State-Specific Point Rules That Change Your Options
Point systems and their insurance consequences vary enough by state that generic advice fails at the decision-making level. In North Carolina, insurance points are assigned separately from DMV license points, and a single speeding ticket 10+ mph over the limit generates 2 insurance points that produce a state-mandated surcharge regardless of which carrier you use. In California, points are assigned by the DMV but insurers are prohibited from using credit score in underwriting, which makes your violation history the dominant pricing factor and widens the rate gap between carriers.
Texas does not use a point system for license suspension—it uses a violation count system, where two moving violations in 12 months or four in 24 months triggers a suspension. But Texas insurers still surcharge violations individually, and the state requires annual surcharges ("Driver Responsibility Program" fees) for certain violations on top of your insurance premium increase. These surcharges were $100-250/year and remained in effect until 2019, when the program was repealed—but drivers who accumulated surcharges before repeal may still owe them.
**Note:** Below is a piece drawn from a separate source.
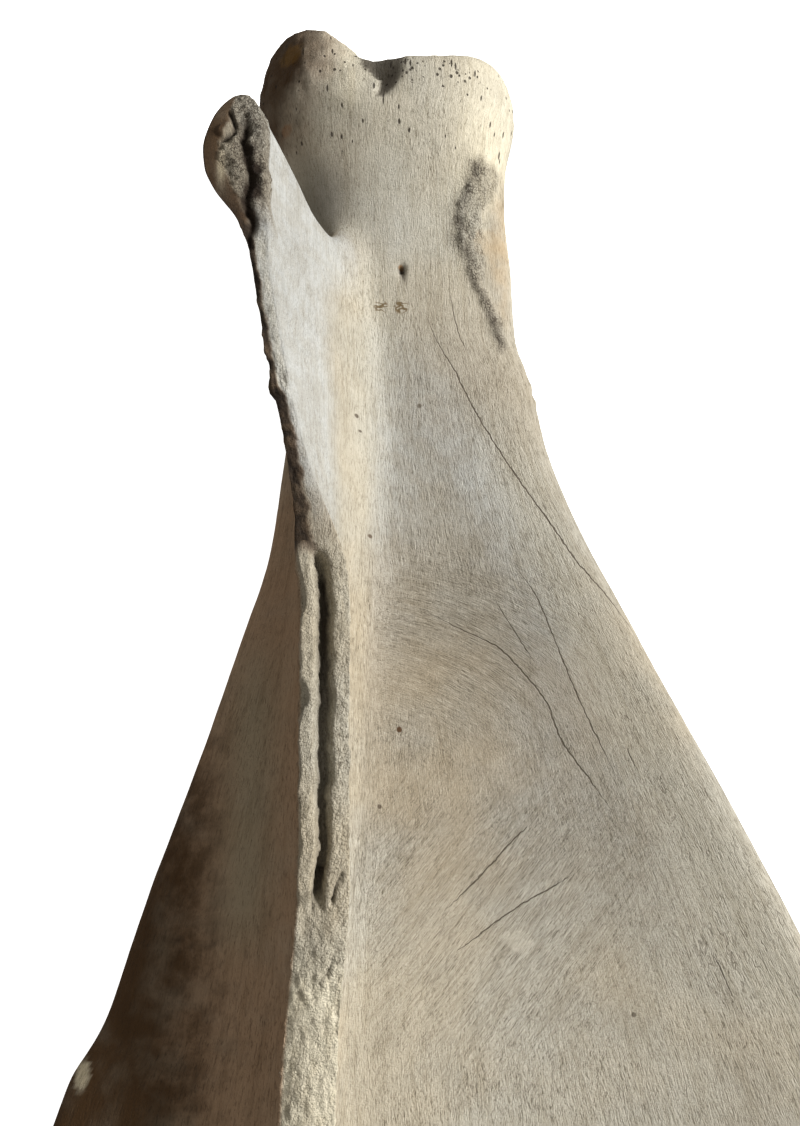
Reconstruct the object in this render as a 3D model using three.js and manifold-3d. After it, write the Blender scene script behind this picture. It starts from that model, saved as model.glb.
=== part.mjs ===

Florida, Virginia, and Michigan all maintain unique point-to-suspension thresholds and violation lookback rules that change whether 5 points puts you near suspension risk or well below it. Florida suspends at 12 points in 12 months, Virginia suspends at 12 points in 12 months or 18 points in 24 months, and Michigan suspends at 12 points in 24 months. Knowing your state's threshold tells you whether your current 5-point total is a rate problem or a license retention problem. If you're within 3-4 points of suspension, your priority shifts to point reduction strategies—defensive driving courses, contesting tickets, or spacing out future violations—not just rate shopping.